Get your art made! If you need a nudge, read this book.
Ultimately I didn't need this book and neither do you if you just get started and stay at it, if your art is already a paid-off clean-title vehicle that you can drive from point A-to-B, this book is just a nitrous tank that will get you there faster and be a handy boost for those times when you need to smash through creative blocks and outrun the negative setbacks long before they can pull you for speeding.
This book has a permanent place next to my computer and I will refer to it time and time again to keep myself moving along my professional path as a writer.

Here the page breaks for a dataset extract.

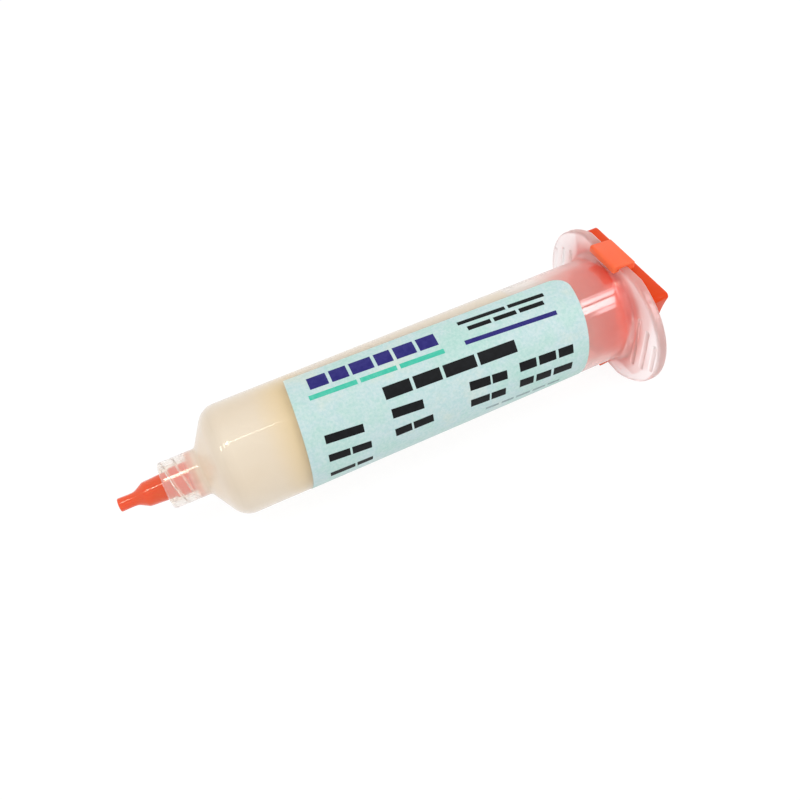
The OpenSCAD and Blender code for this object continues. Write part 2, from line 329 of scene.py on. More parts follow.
def barrelMaterial():
    look = barrelLook
    material, tree, shader, place = newMaterial("milky barrel plastic", {
        "IOR": 1.49, "Coat Weight": 1.0, "Coat Roughness": 0.04, "Coat IOR": 1.75,
        "Sheen Weight": 0.35, "Sheen Roughness": 0.35})
    x, y, z = parted(tree, place)
    # painted orange light: the wall's colour turns pink towards the end cap, for the cap's glow seen through
    # it
    toPaintedCapLight = zone(tree, x, look["paintedCapLightZone"])
    radius = axisDistance(tree, y, z)
    toEar = times(tree, zone(tree, radius, look["earRadius"]), zone(tree, x, look["earZone"]))
    # the solid root of the collar is painted cream, for the paste's light scattered in it; it is also made
    # milkier
    atRoot = times(tree, zone(tree, x, look["rootFront"]), zone(tree, x, look["rootBack"]))
    # a faint orange ring is painted behind the collar's cavity, for the tip cap's rear end glowing through
    # the wall
    paintedCapRing = times(tree, zone(tree, x, look["paintedRingFront"]), zone(tree, x, look["paintedRingBack"]), look["paintedRingShare"])
    cloud = patchy(tree, place, scale=160, detail=3, toHigh=look["cloudShare"])
    tint = layered(tree, look["clear"], [
        (toPaintedCapLight, look["paintedCapLight"]), (toEar, look["ear"]), (atRoot, look["root"]), (paintedCapRing, look["ring"]),
        (cloud, look["cloud"])])
    tree.links.new(tint, shader.inputs["Base Color"])
    # the solid root of the lock collar is the milkiest
    clarity = sums(tree, "ADD", look["clarity"], times(tree, toEar, look["earClarity"] - look["clarity"]),
                   times(tree, atRoot, -look["rootMilk"]),
                   zone(tree, x, look["tipZone"], 0, look["tipClear"]))
    tree.links.new(clarity, shader.inputs["Transmission Weight"])
    blur = sums(tree, "ADD", patchy(tree, place, 420, 2, *look["gloss"]),
                zone(tree, x, look["blurZone"], 0, look["capBlur"]), times(tree, toEar, look["earBlur"]))
    tree.links.new(blur, shader.inputs["Roughness"])
    bumped(tree, shader, noiseAt(tree, place, scale=130, detail=2), strength=0.08, distance=0.4 * mm)
    # the milky wall also glows with the colour of what lies behind it, on its outer face alone; near the end
    # cap that glow's colour is painted pink for the orange cap's light
    glow = fromNode(tree, "ShaderNodeBsdfTranslucent", {"Color": layered(tree, look["glow"], [
        (toPaintedCapLight, look["paintedCapLightGlow"]), (toEar, look["glow"])])})
    seen = addNode(tree, "ShaderNodeLightPath").outputs
    outside = sums(tree, "LESS_THAN", seen["Transmission Depth"], 0.5)
    share = sums(tree, "ADD", times(tree, toEar, look["earGlow"]),
                 zone(tree, x, look["tipZone"], look["glowShare"], look["tipGlow"]))
    milky = fromNode(tree, "ShaderNodeMixShader", {
        0: times(tree, outside, share), 1: shader.outputs[0], 2: glow})
    # light goes straight in through the wall, so that what lies inside is lit as it is in milky plastic;
    # a ray that has crossed more clear faces than the deepest goes straight on too
    clearPath = fromNode(tree, "ShaderNodeBsdfTransparent", {"Color": look["inside"]})
    lighting = sums(tree, "MAXIMUM", seen["Is Shadow Ray"], seen["Is Diffuse Ray"],
                    sums(tree, "GREATER_THAN", seen["Transmission Depth"], look["deepest"]))
    either = fromNode(tree, "ShaderNodeMixShader", {0: lighting, 1: milky, 2: clearPath})
    tree.links.new(either, tree.nodes["Material Output"].inputs[0])
    return material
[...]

Here is an excerpt which shows how he ties the artist's life to the real world:
"In my younger days dodging the draft, I somehow wound up in the Marine Corps. . . Marines love to be miserable. Marines derive a perverse satisfaction in having colder chow, crappier equipment and higher casualty rates than any outfit of dogfaces, swab jockeys, or flyboys, all of whom they despise. Why? Because these candy-asses don't know how to be miserable.

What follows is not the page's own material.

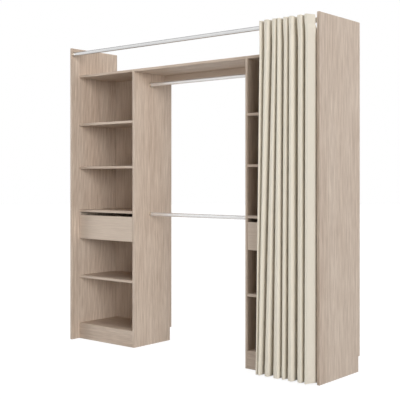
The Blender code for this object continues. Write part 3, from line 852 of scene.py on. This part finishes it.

The artist committing himself to his calling has volunteered for hell, whether he knows it or not. He will be dining for the duration on a diet of isolation, rejection, self-doubt, despair, ridicule, contempt and humiliation.

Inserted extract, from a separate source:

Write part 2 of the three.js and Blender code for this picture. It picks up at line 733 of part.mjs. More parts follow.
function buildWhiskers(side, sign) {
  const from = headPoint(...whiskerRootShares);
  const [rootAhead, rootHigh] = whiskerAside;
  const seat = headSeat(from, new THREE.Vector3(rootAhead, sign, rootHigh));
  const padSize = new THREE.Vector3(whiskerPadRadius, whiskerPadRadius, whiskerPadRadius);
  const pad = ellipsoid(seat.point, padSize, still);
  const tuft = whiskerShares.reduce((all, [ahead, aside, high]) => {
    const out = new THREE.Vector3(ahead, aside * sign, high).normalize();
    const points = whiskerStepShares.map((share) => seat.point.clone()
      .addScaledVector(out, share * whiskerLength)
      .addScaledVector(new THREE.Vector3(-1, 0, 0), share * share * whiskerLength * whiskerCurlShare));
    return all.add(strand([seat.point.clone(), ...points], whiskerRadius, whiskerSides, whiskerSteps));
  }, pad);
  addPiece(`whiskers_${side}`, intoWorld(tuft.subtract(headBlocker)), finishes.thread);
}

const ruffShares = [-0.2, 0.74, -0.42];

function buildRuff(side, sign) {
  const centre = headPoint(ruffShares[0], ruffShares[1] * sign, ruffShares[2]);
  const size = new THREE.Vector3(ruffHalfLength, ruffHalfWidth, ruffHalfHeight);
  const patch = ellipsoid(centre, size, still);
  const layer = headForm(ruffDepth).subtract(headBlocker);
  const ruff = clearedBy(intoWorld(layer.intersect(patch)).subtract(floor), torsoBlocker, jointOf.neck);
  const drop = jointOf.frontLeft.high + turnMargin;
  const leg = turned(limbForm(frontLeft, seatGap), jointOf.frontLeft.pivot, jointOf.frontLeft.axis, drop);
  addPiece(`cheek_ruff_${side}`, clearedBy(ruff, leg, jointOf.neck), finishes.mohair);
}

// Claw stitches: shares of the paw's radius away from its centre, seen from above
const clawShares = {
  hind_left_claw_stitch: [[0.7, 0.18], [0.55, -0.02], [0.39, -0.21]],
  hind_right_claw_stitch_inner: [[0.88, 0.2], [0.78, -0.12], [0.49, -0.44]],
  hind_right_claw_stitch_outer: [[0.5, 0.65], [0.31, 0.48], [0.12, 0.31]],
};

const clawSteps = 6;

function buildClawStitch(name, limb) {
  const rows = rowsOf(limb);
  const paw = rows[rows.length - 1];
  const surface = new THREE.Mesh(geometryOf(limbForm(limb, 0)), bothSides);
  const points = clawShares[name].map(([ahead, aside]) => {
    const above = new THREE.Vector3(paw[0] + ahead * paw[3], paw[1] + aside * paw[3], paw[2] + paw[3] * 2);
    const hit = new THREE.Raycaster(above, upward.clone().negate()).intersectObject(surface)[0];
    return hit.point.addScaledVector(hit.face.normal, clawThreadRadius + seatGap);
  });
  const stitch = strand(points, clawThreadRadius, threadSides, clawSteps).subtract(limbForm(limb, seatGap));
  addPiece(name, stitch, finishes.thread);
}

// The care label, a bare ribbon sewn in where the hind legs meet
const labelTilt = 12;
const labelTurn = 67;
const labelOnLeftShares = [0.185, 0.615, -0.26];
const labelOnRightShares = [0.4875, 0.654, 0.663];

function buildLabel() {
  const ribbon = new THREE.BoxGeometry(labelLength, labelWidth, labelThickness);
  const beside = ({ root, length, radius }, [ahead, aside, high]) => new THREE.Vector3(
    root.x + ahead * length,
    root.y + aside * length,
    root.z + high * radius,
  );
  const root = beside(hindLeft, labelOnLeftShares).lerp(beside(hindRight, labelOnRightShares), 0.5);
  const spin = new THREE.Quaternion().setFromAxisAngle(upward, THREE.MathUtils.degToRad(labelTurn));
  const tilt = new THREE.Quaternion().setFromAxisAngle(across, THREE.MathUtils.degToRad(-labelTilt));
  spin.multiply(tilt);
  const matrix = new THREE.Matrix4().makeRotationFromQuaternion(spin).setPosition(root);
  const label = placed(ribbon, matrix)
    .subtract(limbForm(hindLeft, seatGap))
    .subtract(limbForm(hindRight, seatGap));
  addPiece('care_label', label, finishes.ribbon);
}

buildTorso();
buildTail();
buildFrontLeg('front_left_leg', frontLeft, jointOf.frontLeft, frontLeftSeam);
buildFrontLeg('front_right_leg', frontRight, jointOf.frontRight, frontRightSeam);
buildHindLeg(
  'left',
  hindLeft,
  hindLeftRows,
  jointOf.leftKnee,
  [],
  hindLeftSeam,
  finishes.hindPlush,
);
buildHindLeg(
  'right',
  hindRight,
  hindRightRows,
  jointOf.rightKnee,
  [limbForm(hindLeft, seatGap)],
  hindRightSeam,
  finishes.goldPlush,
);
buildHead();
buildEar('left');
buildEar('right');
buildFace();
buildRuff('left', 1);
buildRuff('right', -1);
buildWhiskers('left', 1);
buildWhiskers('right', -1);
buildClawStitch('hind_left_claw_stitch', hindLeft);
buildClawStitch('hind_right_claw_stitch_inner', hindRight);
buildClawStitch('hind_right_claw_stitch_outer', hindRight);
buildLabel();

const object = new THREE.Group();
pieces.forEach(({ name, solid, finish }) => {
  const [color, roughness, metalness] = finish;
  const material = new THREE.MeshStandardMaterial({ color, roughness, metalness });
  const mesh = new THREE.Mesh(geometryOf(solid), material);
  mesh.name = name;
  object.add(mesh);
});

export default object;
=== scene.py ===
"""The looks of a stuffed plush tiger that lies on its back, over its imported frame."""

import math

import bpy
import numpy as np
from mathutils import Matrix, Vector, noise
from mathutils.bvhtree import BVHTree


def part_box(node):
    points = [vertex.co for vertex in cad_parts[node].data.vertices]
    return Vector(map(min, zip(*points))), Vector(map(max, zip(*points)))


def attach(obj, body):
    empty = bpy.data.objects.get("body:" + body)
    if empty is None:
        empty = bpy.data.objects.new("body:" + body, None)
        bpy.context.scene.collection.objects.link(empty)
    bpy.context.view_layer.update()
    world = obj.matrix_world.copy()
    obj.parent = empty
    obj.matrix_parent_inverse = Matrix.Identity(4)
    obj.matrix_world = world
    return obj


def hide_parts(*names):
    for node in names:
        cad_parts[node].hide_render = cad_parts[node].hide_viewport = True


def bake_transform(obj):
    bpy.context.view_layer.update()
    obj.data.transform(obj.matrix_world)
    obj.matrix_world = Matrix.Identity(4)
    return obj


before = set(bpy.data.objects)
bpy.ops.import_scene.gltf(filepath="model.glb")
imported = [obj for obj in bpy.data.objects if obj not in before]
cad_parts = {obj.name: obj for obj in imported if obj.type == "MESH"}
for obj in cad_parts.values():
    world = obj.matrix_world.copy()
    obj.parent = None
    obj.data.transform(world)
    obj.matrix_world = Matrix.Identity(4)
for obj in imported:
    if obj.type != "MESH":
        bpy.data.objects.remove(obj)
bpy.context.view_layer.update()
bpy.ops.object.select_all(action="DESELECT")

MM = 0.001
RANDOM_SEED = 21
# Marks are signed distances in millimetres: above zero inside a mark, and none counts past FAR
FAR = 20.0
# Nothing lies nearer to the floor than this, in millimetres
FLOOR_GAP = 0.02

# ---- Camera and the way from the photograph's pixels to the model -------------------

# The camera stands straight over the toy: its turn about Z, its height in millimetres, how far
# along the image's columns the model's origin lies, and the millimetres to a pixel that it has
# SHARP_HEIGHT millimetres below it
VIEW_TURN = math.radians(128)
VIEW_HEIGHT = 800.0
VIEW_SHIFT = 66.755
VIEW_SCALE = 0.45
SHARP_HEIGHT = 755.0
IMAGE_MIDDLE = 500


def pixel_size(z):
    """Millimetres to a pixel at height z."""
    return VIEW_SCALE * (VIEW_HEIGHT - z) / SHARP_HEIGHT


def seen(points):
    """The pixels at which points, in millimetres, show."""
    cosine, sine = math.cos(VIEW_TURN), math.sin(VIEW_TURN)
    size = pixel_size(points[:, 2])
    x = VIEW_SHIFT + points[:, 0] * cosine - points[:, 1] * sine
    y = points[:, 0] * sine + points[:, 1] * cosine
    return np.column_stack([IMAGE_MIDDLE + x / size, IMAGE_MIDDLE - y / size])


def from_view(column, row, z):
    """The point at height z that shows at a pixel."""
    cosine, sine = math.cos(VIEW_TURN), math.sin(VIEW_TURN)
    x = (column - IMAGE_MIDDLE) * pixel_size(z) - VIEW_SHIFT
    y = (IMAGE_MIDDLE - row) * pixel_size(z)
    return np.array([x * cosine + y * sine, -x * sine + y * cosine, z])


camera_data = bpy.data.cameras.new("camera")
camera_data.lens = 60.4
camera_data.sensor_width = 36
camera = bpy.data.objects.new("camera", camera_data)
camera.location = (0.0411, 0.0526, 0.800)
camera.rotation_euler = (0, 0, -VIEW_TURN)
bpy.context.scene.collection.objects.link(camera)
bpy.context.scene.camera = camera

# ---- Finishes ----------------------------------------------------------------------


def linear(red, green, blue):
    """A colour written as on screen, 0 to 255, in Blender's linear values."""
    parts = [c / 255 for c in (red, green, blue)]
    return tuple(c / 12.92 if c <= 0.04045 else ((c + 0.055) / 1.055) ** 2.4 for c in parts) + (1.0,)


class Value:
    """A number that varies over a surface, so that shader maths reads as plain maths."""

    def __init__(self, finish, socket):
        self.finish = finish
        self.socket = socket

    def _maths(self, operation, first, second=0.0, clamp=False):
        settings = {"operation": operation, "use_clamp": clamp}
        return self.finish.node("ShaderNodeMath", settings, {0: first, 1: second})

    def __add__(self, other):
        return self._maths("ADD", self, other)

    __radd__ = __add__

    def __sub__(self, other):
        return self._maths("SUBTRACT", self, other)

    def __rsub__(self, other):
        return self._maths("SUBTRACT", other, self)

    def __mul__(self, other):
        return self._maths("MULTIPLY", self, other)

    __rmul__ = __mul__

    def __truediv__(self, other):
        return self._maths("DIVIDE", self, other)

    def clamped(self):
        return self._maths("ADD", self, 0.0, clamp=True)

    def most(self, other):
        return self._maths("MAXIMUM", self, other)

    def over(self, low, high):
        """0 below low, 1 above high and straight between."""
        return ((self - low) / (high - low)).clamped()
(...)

The artist must be like that Marine. He has to know how to be miserable. He has to love being miserable. He has to take pride in being more miserable than any soldier or swabbie or jet jocky. Because this is war, baby. And war is hell."
I got a huge laugh out of that entire section, because after all my years of writing, I know how much hell it really is, rejection after rejection. It's comforting to know I'm not alone. Read The War of Art by Steven Pressfield. It's a hoot and a half, with a reverence towards art and a deep respect towards those of us still struggling to produce it.